We have done extensive ACNielsen surveys to gauge the popularity of Alhurra and our youth-oriented Radio Sawa in the Arab world.  The results are very promising.  At the time of 9/11, our weekly audience of VOA Arabic was well under 2 million.  Nielsen found an unduplicated audience for Alhurra and Radio Sawa said to be 36 million and climbing.

Weekly audience was placed at 65 percent in the UAE, 70 percent in Iraq, and 40 percent in information-saturated Jordan.

Before we went on the air, critics warned that in countries where people regularly boycott American products we would have little hope of gaining acceptance for our news and current affairs programs.  But now that the people of the Arab world have had a chance to gauge the quality of what we do, listeners in overwhelming numbers say our news is reliable.  The credibility level runs well over 80 percent in Egypt and the UAE, and close to 70 percent among critical listeners in Jordan.  These news and current affairs programs are at the core of what we need to do because we cannot understand what’s happened in this era of terror without grasping that there is a human development disaster in the Arab world.

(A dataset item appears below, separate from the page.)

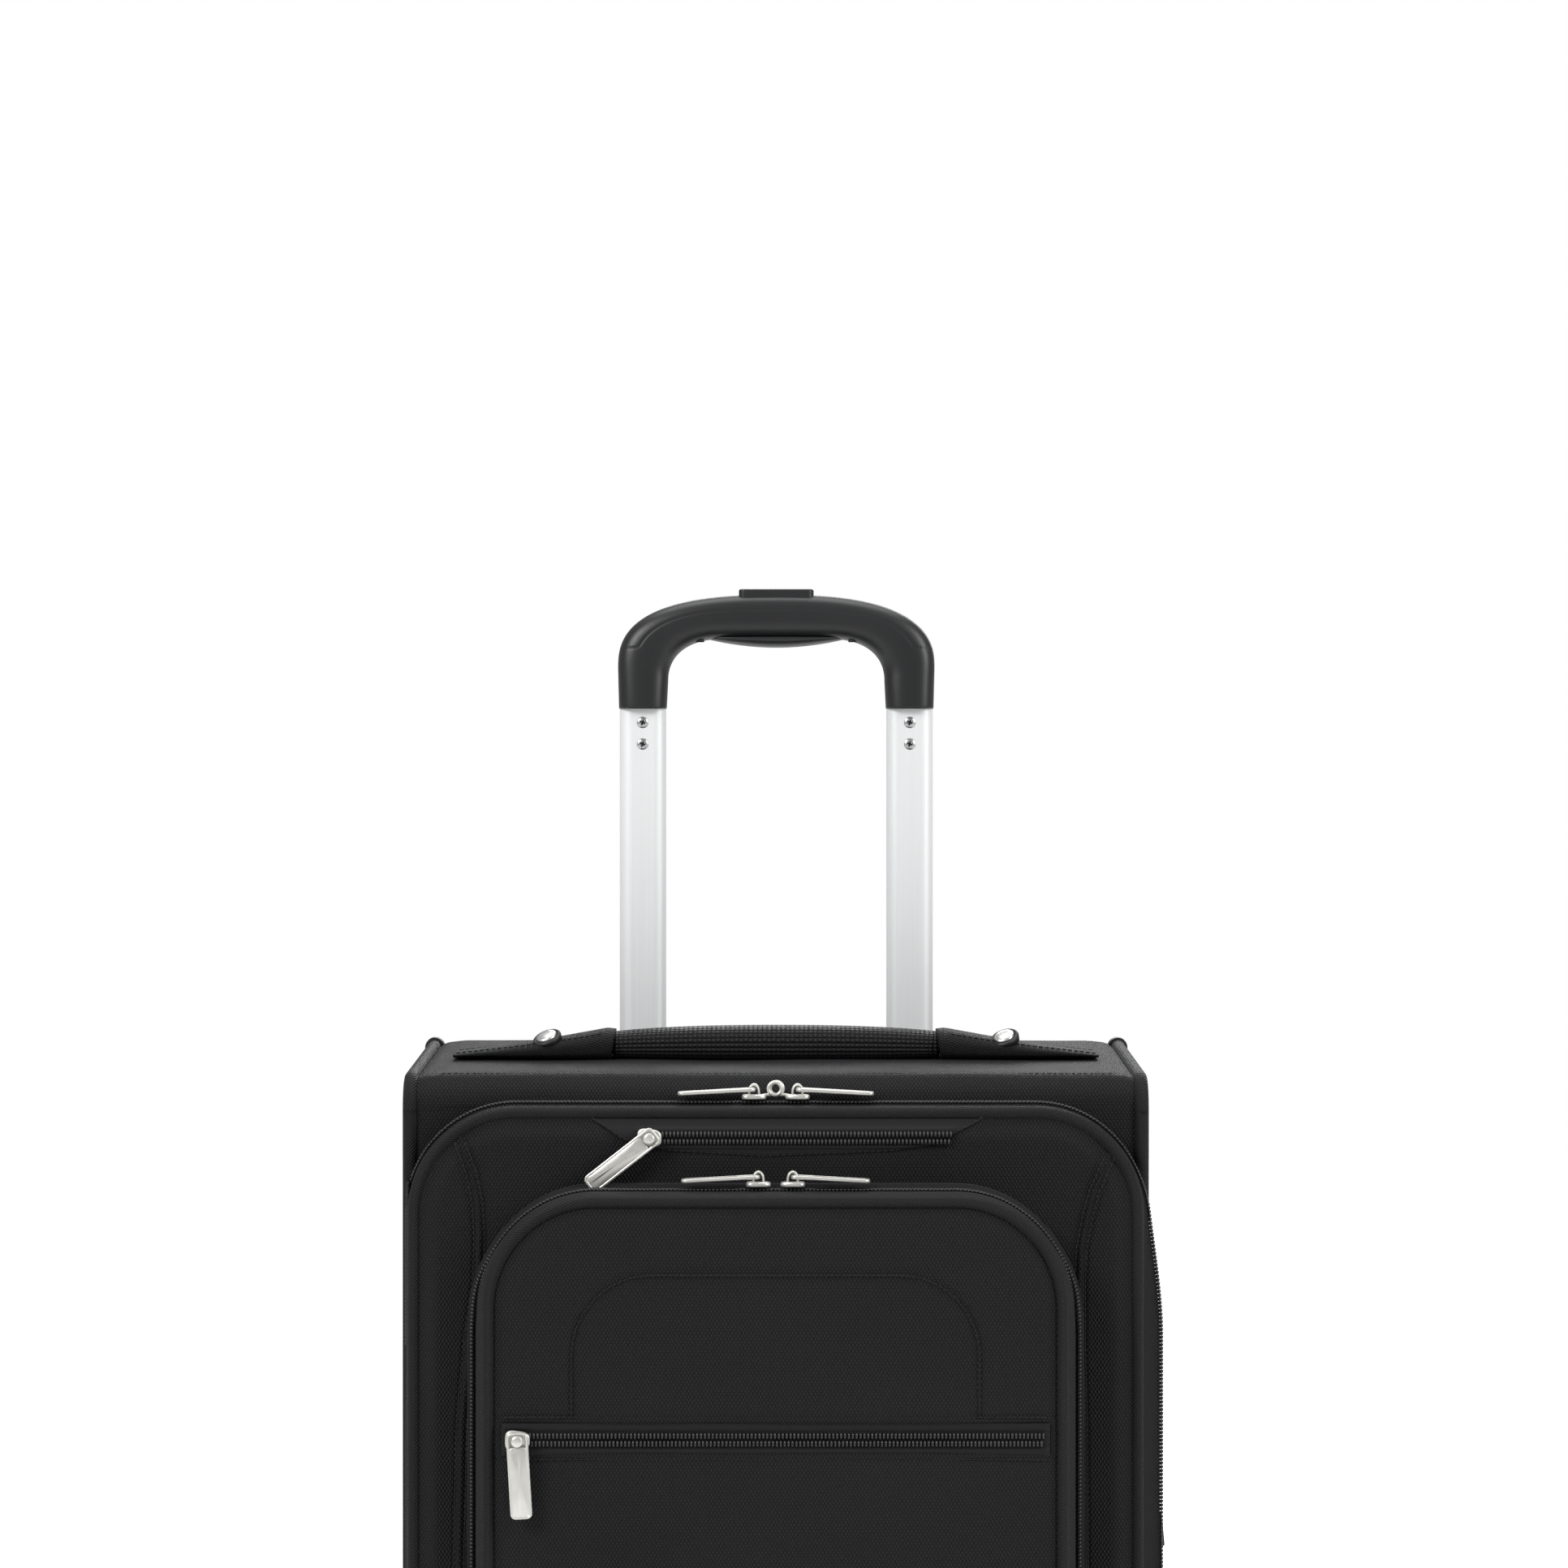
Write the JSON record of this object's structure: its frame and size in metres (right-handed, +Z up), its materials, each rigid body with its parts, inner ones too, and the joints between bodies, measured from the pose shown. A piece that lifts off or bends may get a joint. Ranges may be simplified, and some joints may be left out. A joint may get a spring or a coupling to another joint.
{
  "type": "softside upright suitcase",
  "caption": "Softside carry-on suitcase with telescoping handle, hinged zip lid, front pockets and in-line wheels.",
  "frame": {"origin": "on the floor under the centre of the bounding box, standing on its wheels and feet", "axes": "+Z up, the front with the pockets faces -Y, +X to the right seen from the front"},
  "size_m": [0.3608, 0.2664, 0.7718],
  "materials": {
    "shell_fabric": "fine dot-weave polyester, black",
    "handle_fabric": "coarse ballistic weave, black",
    "webbing": "ribbed webbing, black",
    "piping_fabric": "bias-cut twill over cord, black",
    "zip_black": "zip tape and nylon coil, black",
    "black_plastic": "moulded, fine grain",
    "grip_plastic": "satin moulded grip, charcoal",
    "tube_aluminium": "satin anodised",
    "zip_metal": "satin nickel",
    "rivet_metal": "polished nickel",
    "steel": "zinc plated",
    "wheel_rubber": "hard rubber tread",
    "hub_plastic": "moulded nylon hub"
  },
  "bodies": {
    "case": {"left_side_panel": "shell_fabric", "right_side_panel": "shell_fabric", "back_panel": "shell_fabric", "top_gusset": "shell_fabric", "bottom_panel": "shell_fabric", "edge_piping": "piping_fabric", "corner_guards": "black_plastic", "handle_cup": "black_plastic", "outer_tubes": "tube_aluminium", "tube_foot": "black_plastic", "tube_cover": "black_plastic", "kick_plate": "black_plastic", "front_feet": "black_plastic", "wheel_housings": "black_plastic", "wheel_axles": "steel", "carry_tabs": "shell_fabric", "grab_tabs": "shell_fabric", "rivet_bases": "black_plastic", "rivet_caps": "rivet_metal", "packing_straps": "webbing", "main_zip_body": "zip_black", "hinge_strip": "shell_fabric"},
    "mid_stage": {"mid_tubes": "tube_aluminium", "mid_collars": "black_plastic"},
    "handle": {"inner_tubes": "tube_aluminium", "lock_plugs": "black_plastic", "grip_body": "grip_plastic", "grip_under_cover": "grip_plastic", "tube_screws": "steel", "button_spring": "steel"},
    "release": {"push_button": "grip_plastic", "release_rods": "black_plastic"},
    "lid": {"lid_panel": "shell_fabric", "lid_rim": "shell_fabric", "lid_piping": "piping_fabric", "main_zip_lid": "zip_black", "quick_zip": "zip_black", "pocket_zip_lid": "zip_black"},
    "pocket": {"pocket_front": "shell_fabric", "pocket_gusset": "shell_fabric", "pocket_piping": "piping_fabric", "panel_zip": "zip_black"},
    "carry_handle": {"carry_pad": "handle_fabric"},
    "grab_handle": {"grab_strap": "webbing"},
    "left_wheel": {"left_tyre": "wheel_rubber", "left_hub": "hub_plastic"},
    "right_wheel": {"right_tyre": "wheel_rubber", "right_hub": "hub_plastic"},
    "main_slider_left": {"main_slider_left": "zip_metal"},
    "main_pull_left": {"main_pull_left": "zip_metal"},
    "main_slider_right": {"main_slider_right": "zip_metal"},
    "main_pull_right": {"main_pull_right": "zip_metal"},
    "pocket_slider_left": {"pocket_slider_left": "zip_metal"},
    "pocket_pull_left": {"pocket_pull_left": "zip_metal"},
    "pocket_slider_right": {"pocket_slider_right": "zip_metal"},
    "pocket_pull_right": {"pocket_pull_right": "zip_metal"},
    "quick_slider": {"quick_slider": "zip_metal"},
    "quick_pull": {"quick_pull": "zip_metal"},
    "panel_slider": {"panel_slider": "zip_metal"},
    "panel_pull": {"panel_pull": "zip_metal"}
  },
  "joints": [
    {"name": "handle_extend", "type": "slide", "parent": "case", "child": "handle", "axis": [0, 0, 1], "range_m": [-0.209, 0.258]},
    {"name": "mid_extend", "type": "slide", "parent": "case", "child": "mid_stage", "axis": [0, 0, 1], "range_m": [-0.1045, 0.129]},
    {"name": "release_button", "type": "slide", "parent": "handle", "child": "release", "axis": [0, 0, -1], "range_m": [0, 0.0035], "stiffness_N_per_m": 900, "springref_m": -0.002, "deforming": ["button_spring"]},
    {"name": "lid_hinge", "type": "hinge", "parent": "case", "child": "lid", "pos_m": [-0.1698, -0.082, 0.298], "axis": [0, 0, -1], "range_deg": [0, 170]},
    {"name": "pocket_hinge", "type": "hinge", "parent": "lid", "child": "pocket", "pos_m": [0, -0.1005, 0.084], "axis": [1, 0, 0], "range_deg": [0, 75]},
    {"name": "carry_lift", "type": "slide", "parent": "case", "child": "carry_handle", "axis": [0, 0, 1], "range_m": [0, 0.016]},
    {"name": "grab_lift", "type": "slide", "parent": "case", "child": "grab_handle", "axis": [1, 0, 0], "range_m": [0, 0.014]},
    {"name": "left_wheel_spin", "type": "hinge", "parent": "case", "child": "left_wheel", "pos_m": [-0.146, 0.099, 0.031], "axis": [1, 0, 0], "continuous": true},
    {"name": "right_wheel_spin", "type": "hinge", "parent": "case", "child": "right_wheel", "pos_m": [0.146, 0.099, 0.031], "axis": [1, 0, 0], "continuous": true},
    {"name": "main_slider_left_travel", "type": "slide", "parent": "case", "child": "main_slider_left", "axis": [1, 0, 0], "range_m": [-0.11, 0]},
    {"name": "main_pull_left_swing", "type": "hinge", "parent": "main_slider_left", "child": "main_pull_left", "pos_m": [-0.01, -0.08, 0.5358], "axis": [0, 1, 0], "range_deg": [0, 135]},
    {"name": "pocket_slider_left_travel", "type": "slide", "parent": "lid", "child": "pocket_slider_left", "axis": [1, 0, 0], "range_m": [-0.07, 0]},
    {"name": "pocket_pull_left_swing", "type": "hinge", "parent": "pocket_slider_left", "child": "pocket_pull_left", "pos_m": [-0.0078, -0.1104, 0.498], "axis": [0, 1, 0], "range_deg": [0, 135]},
    {"name": "main_slider_right_travel", "type": "slide", "parent": "case", "child": "main_slider_right", "axis": [1, 0, 0], "range_m": [0, 0.11]},
    {"name": "main_pull_right_swing", "type": "hinge", "parent": "main_slider_right", "child": "main_pull_right", "pos_m": [0.01, -0.08, 0.5358], "axis": [0, -1, 0], "range_deg": [0, 135]},
    {"name": "pocket_slider_right_travel", "type": "slide", "parent": "lid", "child": "pocket_slider_right", "axis": [1, 0, 0], "range_m": [0, 0.07]},
    {"name": "pocket_pull_right_swing", "type": "hinge", "parent": "pocket_slider_right", "child": "pocket_pull_right", "pos_m": [0.0078, -0.1104, 0.498], "axis": [0, -1, 0], "range_deg": [0, 135]},
    {"name": "quick_slider_travel", "type": "slide", "parent": "lid", "child": "quick_slider", "axis": [1, 0, 0], "range_m": [0, 0.13]},
    {"name": "quick_pull_swing", "type": "hinge", "parent": "quick_slider", "child": "quick_pull", "pos_m": [-0.0575, -0.1044, 0.5147], "axis": [0, -1, 0], "range_deg": [-130, 0]},
    {"name": "panel_slider_travel", "type": "slide", "parent": "pocket", "child": "panel_slider", "axis": [1, 0, 0], "range_m": [0, 0.225]},
    {"name": "panel_pull_swing", "type": "hinge", "parent": "panel_slider", "child": "panel_pull", "pos_m": [-0.116, -0.1344, 0.381], "axis": [0, -1, 0], "range_deg": [-60, 60]}
  ],
  "couplings": [
    {"joint": "mid_extend", "follows": "handle_extend", "ratio": 0.5}
  ]
}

The knowledge gap that plagues this region is the centerpiece of the problem.  According to the United Nation’s 2003 Arab Human Development Report, the aggregate of Western books translated into Arabic since the dawn of publishing amounts to little more than 10,000 books—equivalent to the number Spain translates in a single year.

Only time—and a major effort—can eliminate this knowledge gap.

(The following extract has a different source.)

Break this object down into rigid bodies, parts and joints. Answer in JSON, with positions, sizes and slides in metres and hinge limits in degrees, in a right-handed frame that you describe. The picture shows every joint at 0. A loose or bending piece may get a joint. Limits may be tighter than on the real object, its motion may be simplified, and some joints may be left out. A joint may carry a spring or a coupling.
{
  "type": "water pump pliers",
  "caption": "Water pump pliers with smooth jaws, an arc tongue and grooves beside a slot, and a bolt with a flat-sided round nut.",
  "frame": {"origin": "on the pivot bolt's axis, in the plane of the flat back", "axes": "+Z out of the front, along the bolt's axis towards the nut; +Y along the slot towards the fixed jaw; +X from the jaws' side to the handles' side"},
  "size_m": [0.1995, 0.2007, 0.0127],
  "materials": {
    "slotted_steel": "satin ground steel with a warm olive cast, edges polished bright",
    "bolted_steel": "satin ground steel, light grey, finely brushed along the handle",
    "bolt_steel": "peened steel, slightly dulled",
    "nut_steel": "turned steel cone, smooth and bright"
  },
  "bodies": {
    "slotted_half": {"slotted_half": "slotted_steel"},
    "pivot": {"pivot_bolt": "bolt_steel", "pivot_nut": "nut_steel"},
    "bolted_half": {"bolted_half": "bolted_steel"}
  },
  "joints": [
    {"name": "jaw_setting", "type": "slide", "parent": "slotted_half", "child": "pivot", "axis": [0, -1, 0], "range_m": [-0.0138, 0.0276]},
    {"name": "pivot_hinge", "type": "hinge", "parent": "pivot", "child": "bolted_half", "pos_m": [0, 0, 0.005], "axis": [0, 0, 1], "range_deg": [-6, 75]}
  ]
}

I was asked recently by a Congressional Committee Chairman when are we going to move the needle, and I said all this reminds me of my son, who today is a Naval officer just back from a two-year deployment driving a guided missile frigate.  But when he was a little boy, we would be no more than thirty minutes from home before he would demand, “Are we there yet?”  No, we’re not there yet.  But we’re getting there!

We’re in this effort for the long run.  And we must make every effort to see that Western principles of freedom and democracy, opportunity and equality are understood as the keys to the future in the Muslim world.

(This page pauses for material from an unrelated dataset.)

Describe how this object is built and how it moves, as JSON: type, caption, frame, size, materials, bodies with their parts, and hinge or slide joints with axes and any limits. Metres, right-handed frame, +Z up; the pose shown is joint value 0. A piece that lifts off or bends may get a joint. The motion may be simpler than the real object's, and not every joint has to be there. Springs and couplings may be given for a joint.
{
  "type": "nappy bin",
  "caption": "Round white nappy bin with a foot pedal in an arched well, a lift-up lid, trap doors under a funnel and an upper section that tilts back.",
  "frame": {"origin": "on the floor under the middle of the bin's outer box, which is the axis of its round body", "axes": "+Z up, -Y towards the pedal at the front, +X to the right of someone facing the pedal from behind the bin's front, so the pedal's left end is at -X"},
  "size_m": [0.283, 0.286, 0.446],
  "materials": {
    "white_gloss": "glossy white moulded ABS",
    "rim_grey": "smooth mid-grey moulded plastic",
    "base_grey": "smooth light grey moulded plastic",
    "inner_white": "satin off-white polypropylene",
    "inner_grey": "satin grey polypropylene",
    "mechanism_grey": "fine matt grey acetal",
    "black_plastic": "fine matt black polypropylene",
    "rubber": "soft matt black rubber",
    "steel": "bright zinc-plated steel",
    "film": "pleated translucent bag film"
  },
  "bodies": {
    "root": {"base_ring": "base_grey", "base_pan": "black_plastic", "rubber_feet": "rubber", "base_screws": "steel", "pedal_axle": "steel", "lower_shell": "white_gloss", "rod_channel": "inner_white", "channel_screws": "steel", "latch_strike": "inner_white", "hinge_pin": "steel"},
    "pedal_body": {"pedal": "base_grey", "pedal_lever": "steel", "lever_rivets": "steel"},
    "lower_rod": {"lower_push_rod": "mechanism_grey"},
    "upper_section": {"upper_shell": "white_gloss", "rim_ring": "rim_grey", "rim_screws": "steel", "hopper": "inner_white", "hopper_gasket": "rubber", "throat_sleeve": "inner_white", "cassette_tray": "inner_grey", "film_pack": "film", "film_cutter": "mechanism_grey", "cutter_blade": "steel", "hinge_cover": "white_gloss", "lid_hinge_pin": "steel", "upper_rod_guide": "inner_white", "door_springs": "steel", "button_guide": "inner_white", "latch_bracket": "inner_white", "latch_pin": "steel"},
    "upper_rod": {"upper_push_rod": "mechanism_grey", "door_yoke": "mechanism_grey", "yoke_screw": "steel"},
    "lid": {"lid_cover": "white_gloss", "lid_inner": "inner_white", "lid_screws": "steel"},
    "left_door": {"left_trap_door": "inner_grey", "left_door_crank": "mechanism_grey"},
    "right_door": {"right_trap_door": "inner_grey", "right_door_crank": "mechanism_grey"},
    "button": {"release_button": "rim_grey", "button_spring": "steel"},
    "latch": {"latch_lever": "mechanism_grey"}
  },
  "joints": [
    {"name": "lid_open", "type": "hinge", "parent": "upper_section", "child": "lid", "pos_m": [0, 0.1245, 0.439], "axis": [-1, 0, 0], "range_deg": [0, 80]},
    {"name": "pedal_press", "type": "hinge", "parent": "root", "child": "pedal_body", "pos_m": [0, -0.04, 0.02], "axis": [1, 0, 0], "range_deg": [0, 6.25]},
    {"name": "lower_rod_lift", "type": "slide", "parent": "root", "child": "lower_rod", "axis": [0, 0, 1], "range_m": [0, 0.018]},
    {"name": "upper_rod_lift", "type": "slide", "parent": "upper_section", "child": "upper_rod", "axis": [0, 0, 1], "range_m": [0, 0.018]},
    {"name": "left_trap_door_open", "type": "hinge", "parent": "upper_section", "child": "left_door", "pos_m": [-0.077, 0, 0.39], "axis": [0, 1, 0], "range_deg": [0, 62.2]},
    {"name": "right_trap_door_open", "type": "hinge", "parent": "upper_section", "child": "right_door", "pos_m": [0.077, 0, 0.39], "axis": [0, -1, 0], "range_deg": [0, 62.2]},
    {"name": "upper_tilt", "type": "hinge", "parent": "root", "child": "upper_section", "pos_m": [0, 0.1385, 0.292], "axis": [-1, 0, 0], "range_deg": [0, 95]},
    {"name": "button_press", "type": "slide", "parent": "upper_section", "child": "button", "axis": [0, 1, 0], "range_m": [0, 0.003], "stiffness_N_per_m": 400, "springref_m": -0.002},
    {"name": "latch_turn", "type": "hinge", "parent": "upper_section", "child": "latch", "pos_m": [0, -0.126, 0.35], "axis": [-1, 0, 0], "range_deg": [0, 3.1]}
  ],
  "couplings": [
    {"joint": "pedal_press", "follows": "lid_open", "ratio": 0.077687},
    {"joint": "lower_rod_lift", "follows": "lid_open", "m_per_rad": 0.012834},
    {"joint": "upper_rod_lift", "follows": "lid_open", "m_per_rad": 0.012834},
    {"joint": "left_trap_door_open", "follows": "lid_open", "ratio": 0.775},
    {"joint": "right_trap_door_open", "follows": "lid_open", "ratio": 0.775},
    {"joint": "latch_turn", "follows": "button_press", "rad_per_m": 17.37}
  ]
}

Programs featuring discussions and debates are critical on Alhurra in no small part because enlightened moderate viewpoints rarely have been heard, much less understood, in that part of the world.  But just as the Lincoln-Douglas debates had a profound influence on this country’s understanding of the scourge of slavery, we believe that discussions about the importance of economic freedom and women’s rights and religious tolerance are critical to the future there.

I’m often asked why do you see television as so important in the developing world.  And I go back to the role television played in my own life.

I grew up in an isolated region of the Blue Ridge Mountains.  Both sides of my family had resided in the same valleys for more than a hundred years.  My father was killed in a mill accident when I was five, but my Mother instinctively understood that the world is flat, and she devoted herself to seeing to it that her son had opportunities beyond those mountains.

She saw to it that we had one of the first televisions in the county.

Had an antenna on a telephone pole, and we received far away stations in Charlotte and Roanoke.  I saw Douglas Edwards report Brown versus Board of Education.  I watched the Army-McCarthy hearings.  I saw Joe Martin run the Republican National Convention.  I laughed with Milton Berle.  I saw Dark Star upset Alfred Gwynn Vanderbilt’s Native Dancer in the ’54 Kentucky Derby—and I dreamed that one day I would go to the Derby and own race horses.   I discovered a whole new world out there—and my life was profoundly changed by the experience.

That’s what we want for the youth of the Middle East.  That’s the world we hope to offer them.